Using CartoDB to analyze and map New York demographic and crime data
Some draft notes and documentation on using CartoDB to do some data visualization and GIS, including how to collect that data from the source, and how to use SQL to wrangle it for analytical and visualization purposes.
- The Maps section contains example maps, as well as the SQL needed to create their datasets.
- The Datasets section documents where on the Web I found the data as well as the actual file downloaded.
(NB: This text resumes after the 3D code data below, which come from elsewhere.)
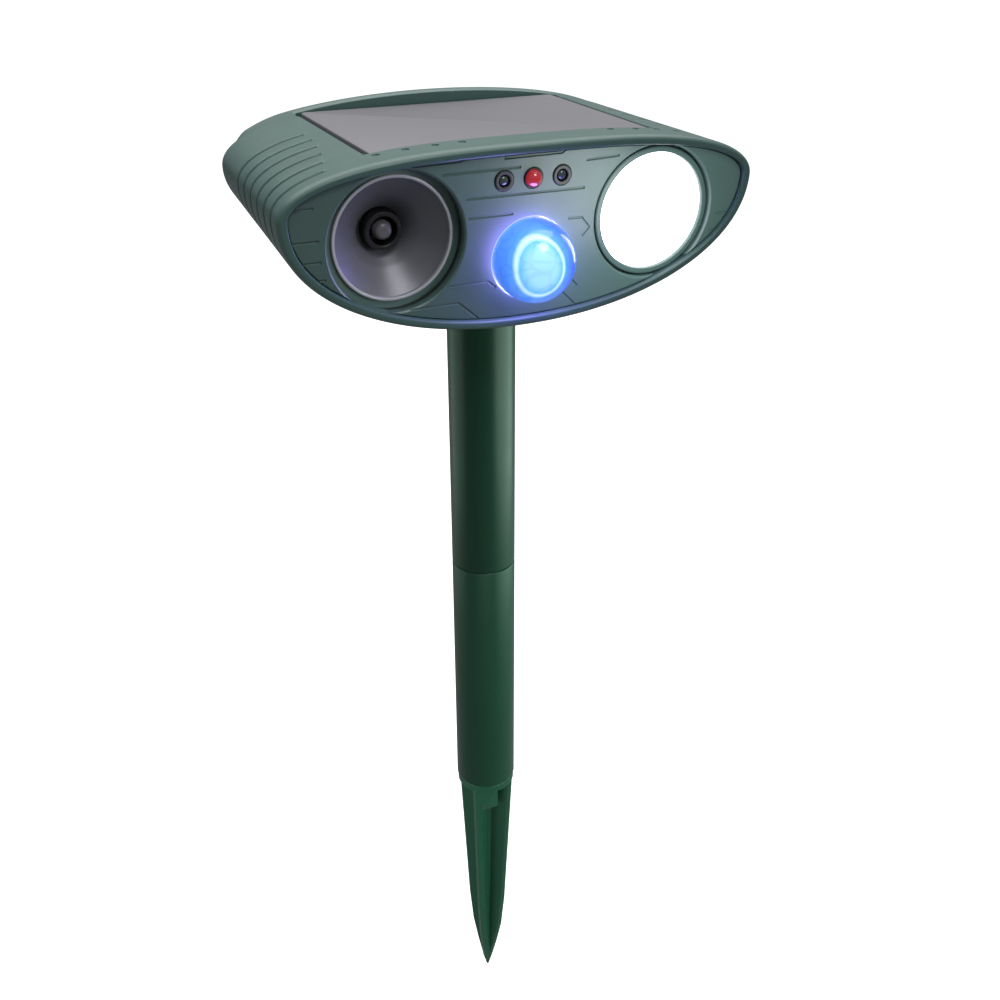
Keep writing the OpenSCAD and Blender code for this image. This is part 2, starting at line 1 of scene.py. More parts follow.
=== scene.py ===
"""Looks of a solar ultrasonic pest repeller on a sectional garden stake.

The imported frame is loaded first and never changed. Each sub-assembly is a class whose fields are
its sizes in millimetres in the head's own axes: x to the strobe's side, depth behind the face and
height above the face's pivot. Meshes are made in metres in the frame's axes.
"""

import logging
import math
from dataclasses import dataclass, field
from enum import Enum
from typing import Callable, Iterable, Optional, Sequence

import bmesh
import bpy
import numpy as np
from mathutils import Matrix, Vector


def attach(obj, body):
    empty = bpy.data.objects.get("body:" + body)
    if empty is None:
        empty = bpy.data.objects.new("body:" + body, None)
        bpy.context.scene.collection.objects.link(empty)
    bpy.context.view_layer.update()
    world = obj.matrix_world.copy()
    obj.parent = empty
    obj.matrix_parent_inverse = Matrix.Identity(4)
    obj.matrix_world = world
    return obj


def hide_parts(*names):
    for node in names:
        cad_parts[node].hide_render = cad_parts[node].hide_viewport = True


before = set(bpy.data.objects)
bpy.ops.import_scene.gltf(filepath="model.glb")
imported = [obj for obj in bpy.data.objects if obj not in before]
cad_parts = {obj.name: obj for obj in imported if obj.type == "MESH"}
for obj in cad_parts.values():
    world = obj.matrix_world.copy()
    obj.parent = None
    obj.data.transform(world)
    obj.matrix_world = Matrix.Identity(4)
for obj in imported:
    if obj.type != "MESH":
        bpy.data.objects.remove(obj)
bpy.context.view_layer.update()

LOG = logging.getLogger("repeller")
MM = 0.001
Point2 = tuple[float, float]
Point3 = tuple[float, float, float]
Colour = tuple[float, float, float]


# ---------------------------------------------------------------- axes and outline


@dataclass(frozen=True)
class HeadAxes:
    """The head's leaning axes: x, depth behind the face, height above its pivot."""

    forward: float = 37.8
    height: float = 222.9
    lean_deg: float = 3.8

    def to_frame(self, points: np.ndarray) -> np.ndarray:
        """Turn head points into the frame's axes.

        Args:
            points: Array of [x, depth, height] rows in millimetres.

        Returns:
            Array of the same shape, in metres.
        """
        p = np.asarray(points, float)
        c, s = math.cos(math.radians(self.lean_deg)), math.sin(math.radians(self.lean_deg))
        x, d, z = p[..., 0], p[..., 1], p[..., 2]
        return np.stack([x, -self.forward + d * c - z * s, self.height + d * s + z * c], -1) * MM


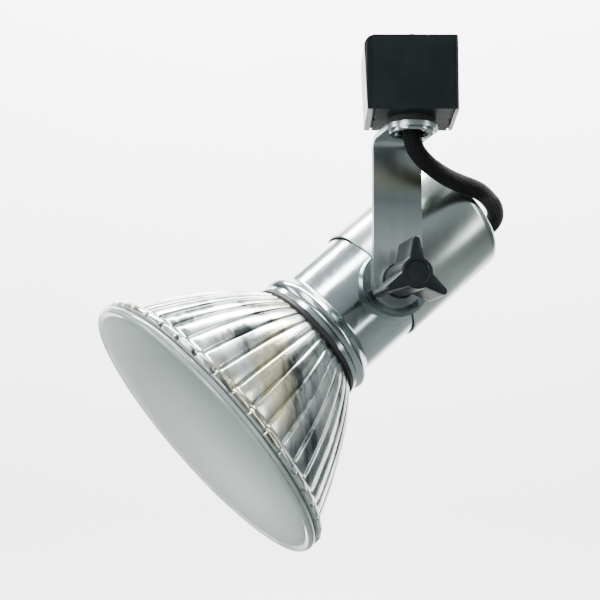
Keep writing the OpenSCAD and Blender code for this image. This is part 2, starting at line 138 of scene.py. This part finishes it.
def revolve(name, profile, place, body, slot, around=192, ripple=None, sharp=32):
    """Turns a closed profile of (radius, along) points round the frame's Z.

    ripple(radius, along, turn), in metres and radians, is added to each radius.
    """
    vertices, faces = [], []
    count = len(profile)
    for k in range(around):
        turn = 2 * pi * k / around
        for radius, along in profile:
            r = radius + (ripple(radius, along, turn) if ripple else 0)
            vertices.append(place @ Vector((r * cos(turn), r * sin(turn), along)))
    for k in range(around):
        a, b = k * count, (k + 1) % around * count
        for i in range(count):
            j = (i + 1) % count
            if profile[i][0] > 0 or profile[j][0] > 0:
                faces.append((a + i, a + j, b + j, b + i))
    return mesh_object(name, vertices, faces, body, slot, sharp)


def arc(x, y, radius, start, end, steps=12):
    """Points of an arc, in degrees, in a profile."""
    turns = [radians(start + (end - start) * i / steps) for i in range(steps + 1)]
    return [(x + radius * cos(t), y + radius * sin(t)) for t in turns]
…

- The Join/lookup tables section shows the SQL for deriving the intermediary datasets needed to link the official datasets, e.g. how the pretracts_lookup is used to associate each Census tract to a NYPD precinct, which allows for the calculation of Census population by NYPD precinct.
Maps (so far)
Census total population by NYPD precinct
Dataset and SQL
You can see the underlying dataset here: nypd_precincts_and_2010_census_pop
The SQL to create it from my source datasets:
SELECT
precinct_id,
precinct_pop,
cartodb_id,
the_geom_webmercator
FROM nypd_precincts
INNER JOIN
(SELECT
precinct_id,
SUM(total_pop) AS precinct_pop
FROM
pretracts_lookup
INNER JOIN census_pop
ON
pretracts_lookup.tract_id = census_pop.census_tract_code
AND
pretracts_lookup.borocode = census_pop.dcp_borough_code
GROUP BY precinct_id)
AS tx
ON tx.precinct_id = nypd_precincts.precinct;
Datasets
- census_pop - contains 2010 Census population by race data
- census_tracts - contains the shapes of the 2010 Census tracts
- nypd_precincts
- nypd_crimedata - NYPD's historical crime statistics at the precinct level
Join/lookup tables
pretracts_lookup
Requires a spatial join of the Census tracts to each precinct -- not knowing a lot about PostGIS but also knowing how annoying it is to define containment/intersection of real-life boundaries in general, I opted to join the tracts to precincts on the basis of whether the tract's centroid was within a precinct's boundary.
SELECT
borocode,
ct2010 AS tract_id,
precinct AS precinct_id
FROM census_tracts
INNER JOIN nypd_precincts
ON ST_WITHIN(
ST_Centroid(census_tracts.the_geom),
nypd_precincts.the_geom);